Serwotka and Lloyd both offer more of the same leadership with this difference: Serwotka has kicked away the political double act he happily formed with the SP for many years, during which time it would have been nigh on impossible to get a policy feather between them. Now he wishes to reduce them to a minor nuisance (to himself) within PCS. However he views his many years of shared leadership with the SP in glowing terms.

Marion Lloyd wishes to return the SP to its former centrality within the PCS leadership and kick away Serwotka and his allies in the process. But she similarly sees their shared past history as a glorious one.

She does not wish to fundamentally change the culture of the PCS leadership, to frankly review the history of the Serwotka/SP joint leadership (seemingly no errors to spot), to review the salary structure of PCS to bring it closer into line with that of the great majority of members, or to fight for the election of all full time officers.

Serwotka’s candidature is supported by LU but he clearly intended to stand irrespective of LU.

In the Assistant General Secretary election earlier this year, won by rank and file activist John Moloney standing for a radical transformation of PCS and committed to only taking a worker’s wage, Serwotka was very keen that members should elect a woman to such a senior PCS position (a woman who was committed to taking the exceptionally large AGS salary). Serwotka’s keenness, however, does not extend to the position of General Secretary or for a woman candidate – Bev Laidlaw — refusing to accept anything like the £94,000 pa salary that he enjoys.

Lloyd has stated “If I win, I will not take the full general secretary wage. I pledge to remain on my current civil service salary and not materially gain if elected.” This differentiates her from Serwotka but has nothing to do with the long standing radical socialist and Marxist position on full time officers not separating themselves out from the working class with incomes the rest of us can only dream of. The SP itself demands that full-time union officials should “receive no more than a worker's wage” but Lloyd occupies a senior manager grade, receives the senior management salary that goes with that grade, and implicitly argues that is a workers’ wage.

She and the SP should argue the point explicitly.

For her part, Bev Laidlaw is standing explicitly on a commitment to only taking a worker's wage and returning the great bulk of the obscene salary paid to the PCS General Secretary – more than is earned by over 99% of the entire civil service.

Serwotka’s allies in the PCS Socialist View (SV), founded as a website in support of their campaign to oust former Assistant General Secretary and SP member Chris Baugh, acknowledge the SP’s “historically proud record” within PCS.

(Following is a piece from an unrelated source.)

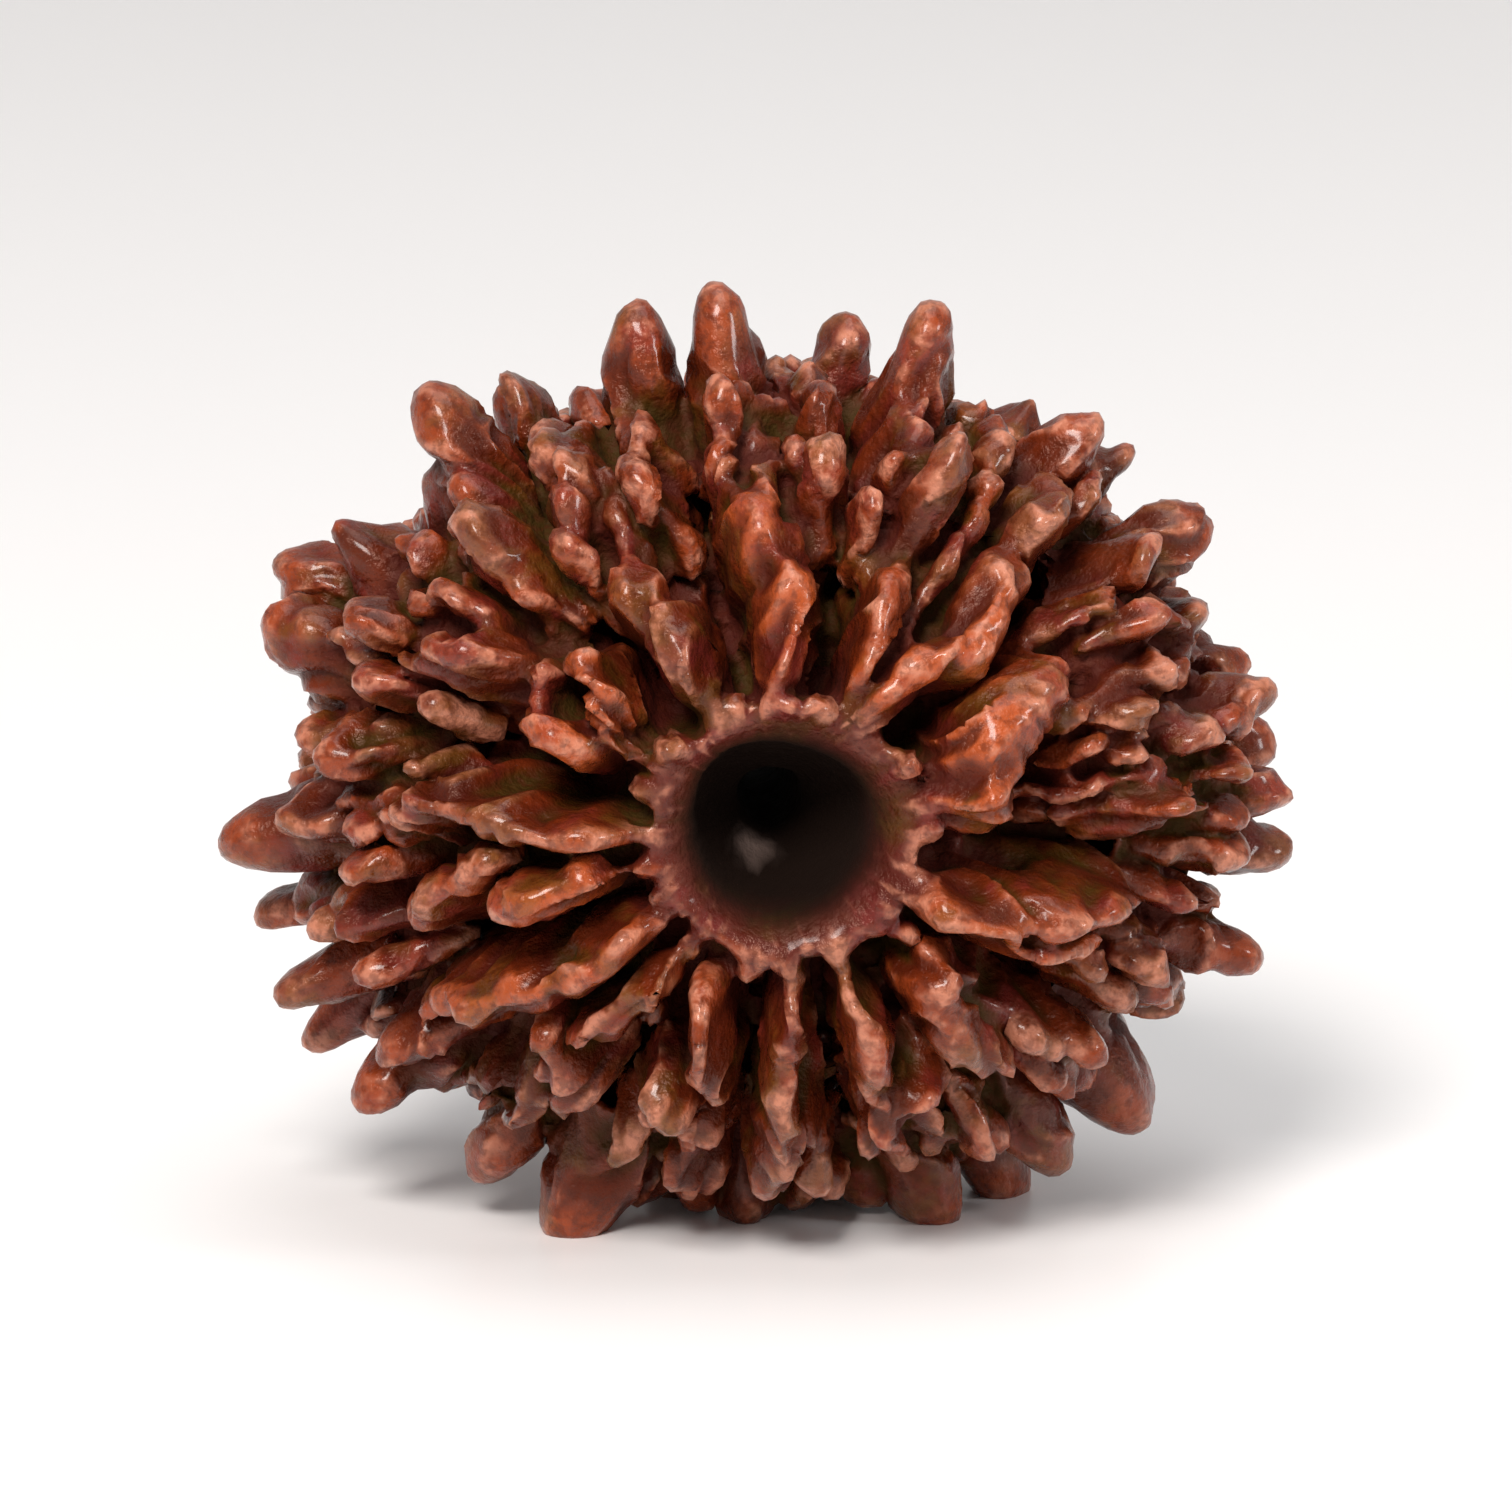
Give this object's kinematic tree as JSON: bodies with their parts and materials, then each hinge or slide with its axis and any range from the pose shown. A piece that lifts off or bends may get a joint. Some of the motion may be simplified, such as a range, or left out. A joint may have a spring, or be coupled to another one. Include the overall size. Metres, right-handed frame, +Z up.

This seemingly generous comment is self serving. Leading members in the SV had been SP members within PCS for decades until their break in 2018 and none of their non-SP allies had ever publicly expressed concern about the role of the SP. They can now all safely note that the SP has abandoned its “proud role” in pursuit of its own sectarian aims, “jeopardising all the gains made during Mark Serwotka’s leadership.”

The cult of Mark Serwotka is summed up in the SV statement: the coyly unstated “gains” were achieved under his leadership — makes one wonder why we need to elect an NEC — but the SV message is clear: dump the SP and re-elect our “outstanding” General Secretary.

The same risible approach can be found in the Marion Lloyd/SP campaign, and she most definitely is the candidate of the SP: the website of the Broad Left Network, which they founded within LU to give themselves greater factional leverage, is silent on her candidature.

When we dig beneath the sophistry of the SP, the essential message is, all was great in PCS until... relatively recently! On 15 May 2018, in The Socialist, Lloyd described LU’s success in that year’s NEC elections as “…a vote of confidence in Left Unity based on its record and on what it offers taking the union forward.”

The SP could only see left wing merit where they now see bureaucratic drift and a retreat from a fighting union.

We have bland manifestos from Serwotka and Lloyd because they are in reality offering members more of the same misleadership that has dominated PCS for far too long.

People who want real change should nominate and campaign for Bev Laidlaw.